Sigortalılar açısından şu an ne oluyor? (rakamlar örnektir)


Geçen sene 600.-TL’ ye satın aldığı bir poliçenin yenilemesi için bu sene 1.800.-TL prim ödemek durumunda kalıyor. Buna karşılık hala trafik sigortası tarafından verilen teminat bedeli yeterli güvenceyi sağlamamaktadır.


Sigorta şirketleri açısından şu an ne oluyor? (rakamlar örnektir)


Üstlendikleri teminat bedelinin kendilerine maliyeti 3.000.-TL olmasına rağmen bu hizmeti, poliçe başına göz göre göre zarar yazarak 1.800.-TL’ ye satmak zorunda tutuluyorlar. (açıklanan resmi verilerden yola çıkarak)


Sonuç ne oluyor?


Trafik sigortaları zorunlu poliçeler olması ve sigorta şirketlerinin biz bu poliçeyi satmıyoruz diyemedikleri için, bir şekilde poliçenin satışına engel olmak için teknik-teknolojik zorluk koyuyorlar. Önce taksit imkanları kalktı ve poliçe satışları peşin ödemeye döndü. Daha sonra bazı şirketler kredi kartı ile ödemeyi kaldırıp, sadece bankamatik kartı ile ödeme alırsak satarız dediler. Bazı şirketler, ruhsat sahibi ile kredi kartı sahibi aynı kişi olmaz ise poliçeyi onaylamayız dediler. Kimisi direkt hesabına eft yapılırsa poliçeyi düzenlemeye onay vermeye başladı. Hemen hemen hepsi, acentelerin ekranlarına, sistemsel hatalı yazılımlar ile teknik zorluklar getirdiler. İşlem yaparken sistemin kilitlenmesi, en son aşamada hata verip sonuca ulaştırmaması gibi durumlarla karşılaştık, karşılaşıyoruz.
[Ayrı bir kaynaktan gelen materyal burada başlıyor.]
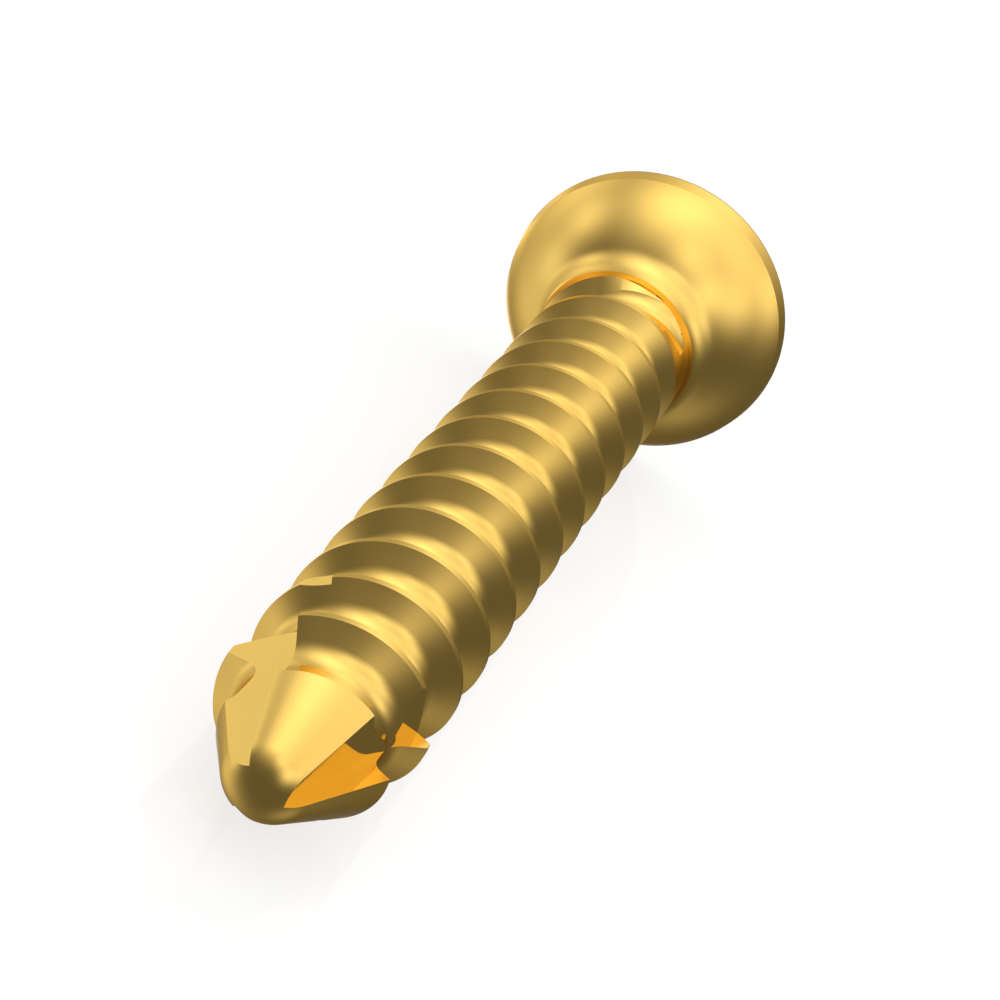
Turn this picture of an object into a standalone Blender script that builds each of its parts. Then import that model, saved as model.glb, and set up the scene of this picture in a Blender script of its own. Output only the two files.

Tüm bunların sonucunda da “şirketler teklif vermiyor” gibi bir dönüş yapmak durumunda kalıyoruz. Yani bu durum aslında hiçbir araç sahibi ile ilgili kişisel bir sorun değil. Tüm sorun, aslında şu an için neredeyse her sorunun temelinde yattığı gibi makro ekonomik bir sorun. Zarar ettikleri bir hizmetin satışına sıcak bakmıyorlar.


Eylül ayı için trafik sigortası primlerinde artış olmasına yönelik yönetmelik yürürlüğe girdi. Bu değişiklik araç sahipleri için aslında yine artan maliyet anlamına gelmekle beraber, trafik sigortası satın alamıyor olmak ya büyük resme bakınca da trafik sigortasız araçların dolaştığı bir trafik içinde yaşıyor olmaktan biraz daha az sıkıntılı bir durum.


Bilim şunu söyler, hiç bir şey sürekli yukarıya gitmeyeceği gibi sürekli aşağıya da gidemez. Aynı şekilde sürekli iyi ya da sürekli kötü de gidemez.


Hepimiz için huzurlu, sağlıklı, mutlu ve iyiye giden günler diliyorum.